**Work to complete**
Give back the whole listing exactly as shown.

**Data for the task**
══════
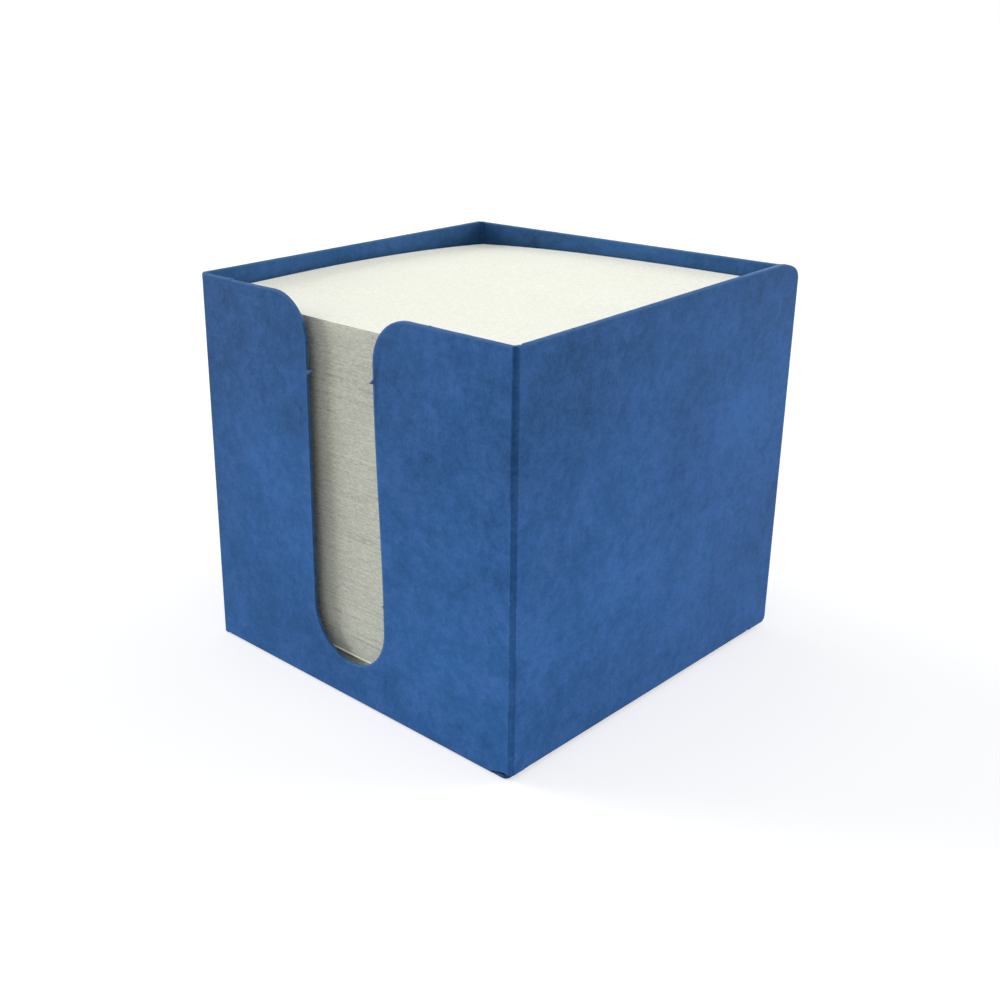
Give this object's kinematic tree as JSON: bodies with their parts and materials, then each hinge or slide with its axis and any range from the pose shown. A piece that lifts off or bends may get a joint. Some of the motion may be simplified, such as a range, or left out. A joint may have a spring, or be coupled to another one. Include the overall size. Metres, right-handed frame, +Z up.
{
  "type": "memo cube holder",
  "caption": "Square open-topped desk box folded from pressboard, with a U-shaped thumb slot in its front wall, filled with loose memo sheets that lift out.",
  "frame": {"origin": "middle of the foot: the centre of the bounding box in plan, on the surface that the box stands on", "axes": "+Z up; the wall with the thumb slot faces -Y; the wall with the free rear edge faces +X"},
  "size_m": [0.094, 0.0964, 0.0915],
  "materials": {
    "pressboard": "matt blue pressboard with cloudy darker mottling and fine fibres",
    "crease": "the same board pressed dark by the scoring rule",
    "memo_paper": "matt cream-white uncoated paper"
  },
  "bodies": {
    "box": {"front_wall": "pressboard", "right_wall": "pressboard", "back_wall": "pressboard", "left_wall": "pressboard", "glue_flap": "pressboard", "base_panel": "pressboard", "right_base_flap": "pressboard", "back_base_flap": "pressboard", "left_base_flap": "pressboard", "front_base_crease": "pressboard", "right_base_crease": "pressboard", "back_base_crease": "pressboard", "left_base_crease": "pressboard", "front_right_crease": "crease", "front_left_crease": "crease", "back_left_crease": "crease", "seam_crease": "crease"},
    "lower_pack": {"lower_pack": "memo_paper"},
    "upper_pack": {"upper_pack_1": "memo_paper", "upper_pack_2": "memo_paper", "upper_pack_3": "memo_paper", "upper_pack_4": "memo_paper", "upper_pack_5": "memo_paper", "upper_pack_6": "memo_paper", "upper_pack_7": "memo_paper"},
    "top_sheet": {"top_sheet": "memo_paper"}
  },
  "joints": [
    {"name": "lower_pack_lift", "type": "slide", "parent": "box", "child": "lower_pack", "axis": [0, 0, 1], "range_m": [0, 0.1]},
    {"name": "upper_pack_lift", "type": "slide", "parent": "lower_pack", "child": "upper_pack", "axis": [0, 0, 1], "range_m": [0, 0.09]},
    {"name": "top_sheet_lift", "type": "slide", "parent": "upper_pack", "child": "top_sheet", "axis": [0, 0, 1], "range_m": [0, 0.03]}
  ]
}
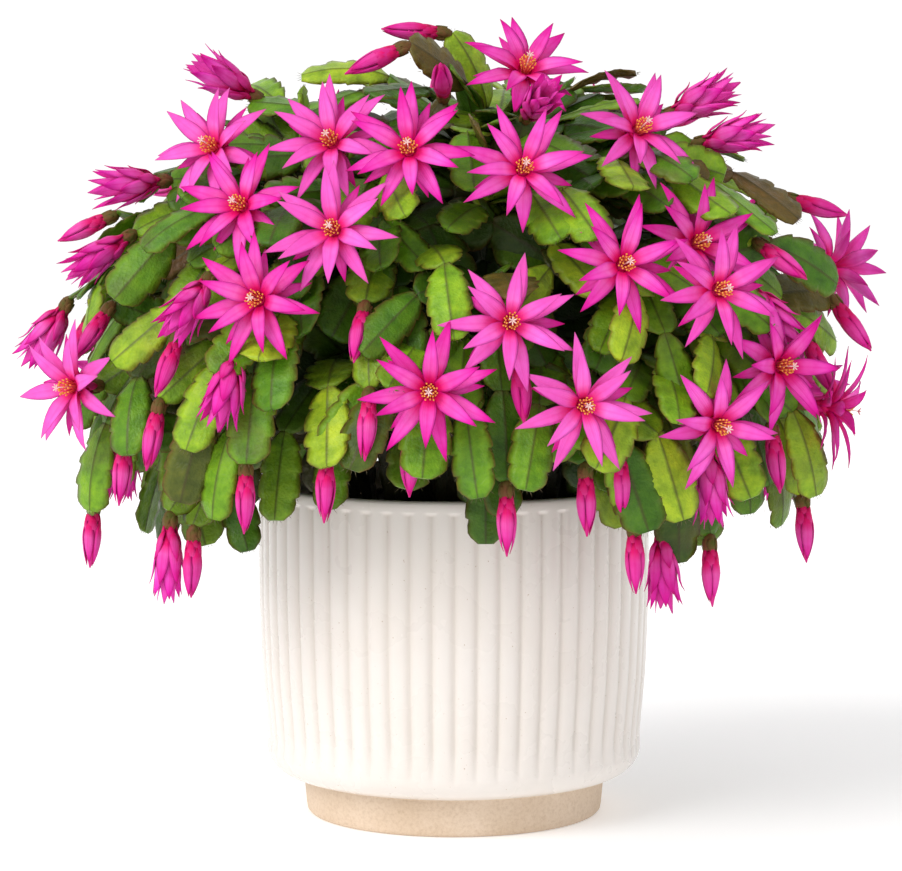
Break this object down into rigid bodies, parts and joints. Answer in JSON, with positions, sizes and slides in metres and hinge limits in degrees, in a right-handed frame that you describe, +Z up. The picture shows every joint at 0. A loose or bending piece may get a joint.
══════
**Task output**
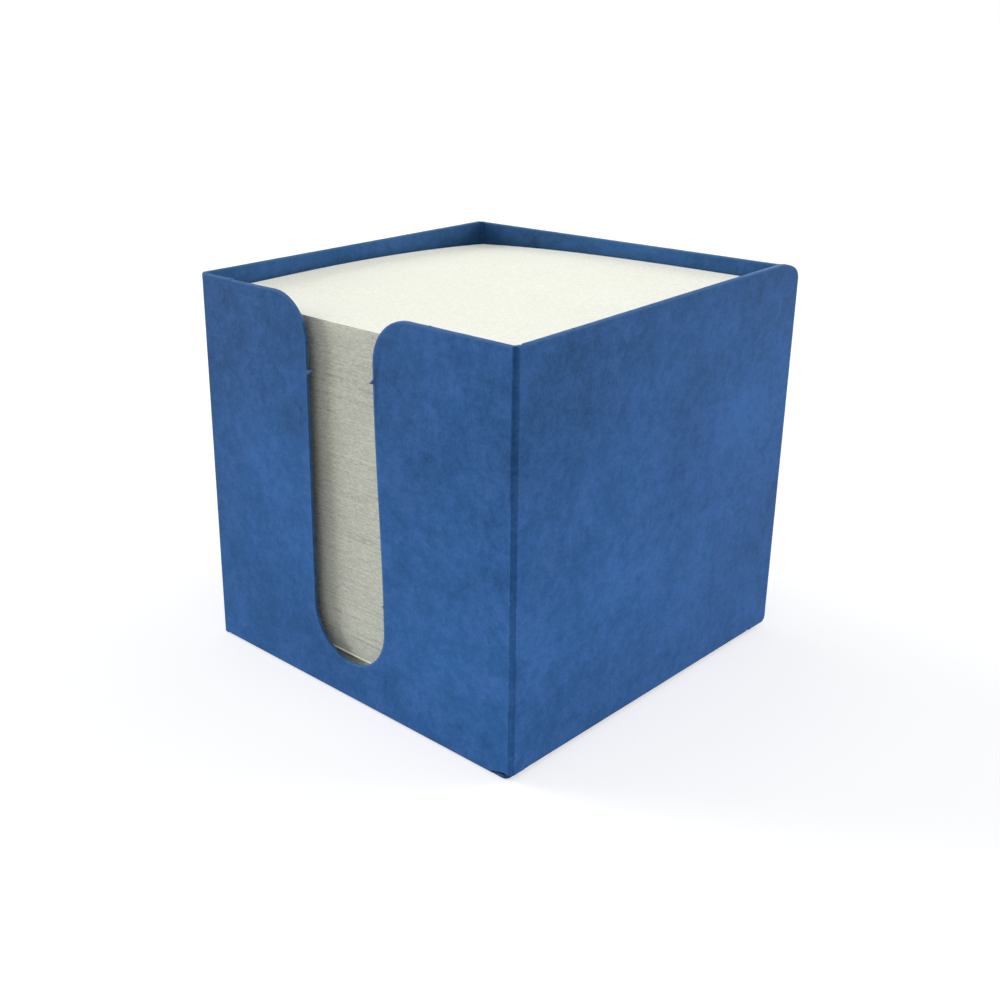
Give this object's kinematic tree as JSON: bodies with their parts and materials, then each hinge or slide with its axis and any range from the pose shown. A piece that lifts off or bends may get a joint. Some of the motion may be simplified, such as a range, or left out. A joint may have a spring, or be coupled to another one. Include the overall size. Metres, right-handed frame, +Z up.
{
  "type": "memo cube holder",
  "caption": "Square open-topped desk box folded from pressboard, with a U-shaped thumb slot in its front wall, filled with loose memo sheets that lift out.",
  "frame": {"origin": "middle of the foot: the centre of the bounding box in plan, on the surface that the box stands on", "axes": "+Z up; the wall with the thumb slot faces -Y; the wall with the free rear edge faces +X"},
  "size_m": [0.094, 0.0964, 0.0915],
  "materials": {
    "pressboard": "matt blue pressboard with cloudy darker mottling and fine fibres",
    "crease": "the same board pressed dark by the scoring rule",
    "memo_paper": "matt cream-white uncoated paper"
  },
  "bodies": {
    "box": {"front_wall": "pressboard", "right_wall": "pressboard", "back_wall": "pressboard", "left_wall": "pressboard", "glue_flap": "pressboard", "base_panel": "pressboard", "right_base_flap": "pressboard", "back_base_flap": "pressboard", "left_base_flap": "pressboard", "front_base_crease": "pressboard", "right_base_crease": "pressboard", "back_base_crease": "pressboard", "left_base_crease": "pressboard", "front_right_crease": "crease", "front_left_crease": "crease", "back_left_crease": "crease", "seam_crease": "crease"},
    "lower_pack": {"lower_pack": "memo_paper"},
    "upper_pack": {"upper_pack_1": "memo_paper", "upper_pack_2": "memo_paper", "upper_pack_3": "memo_paper", "upper_pack_4": "memo_paper", "upper_pack_5": "memo_paper", "upper_pack_6": "memo_paper", "upper_pack_7": "memo_paper"},
    "top_sheet": {"top_sheet": "memo_paper"}
  },
  "joints": [
    {"name": "lower_pack_lift", "type": "slide", "parent": "box", "child": "lower_pack", "axis": [0, 0, 1], "range_m": [0, 0.1]},
    {"name": "upper_pack_lift", "type": "slide", "parent": "lower_pack", "child": "upper_pack", "axis": [0, 0, 1], "range_m": [0, 0.09]},
    {"name": "top_sheet_lift", "type": "slide", "parent": "upper_pack", "child": "top_sheet", "axis": [0, 0, 1], "range_m": [0, 0.03]}
  ]
}
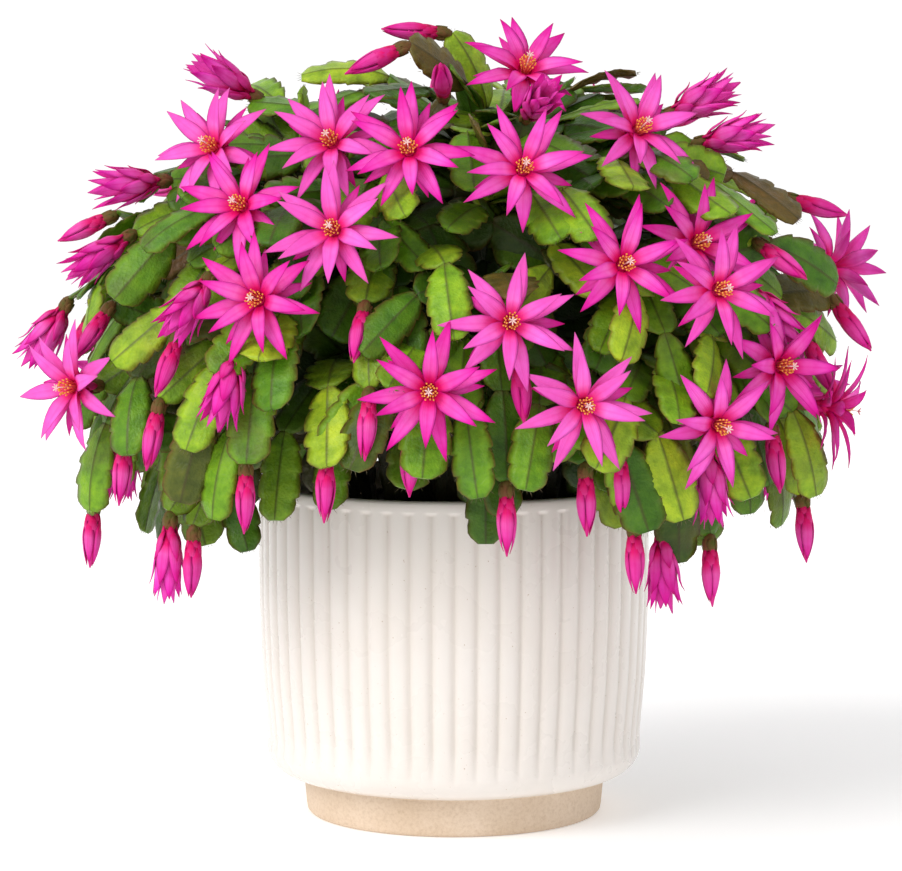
Break this object down into rigid bodies, parts and joints. Answer in JSON, with positions, sizes and slides in metres and hinge limits in degrees, in a right-handed frame that you describe, +Z up. The picture shows every joint at 0. A loose or bending piece may get a joint.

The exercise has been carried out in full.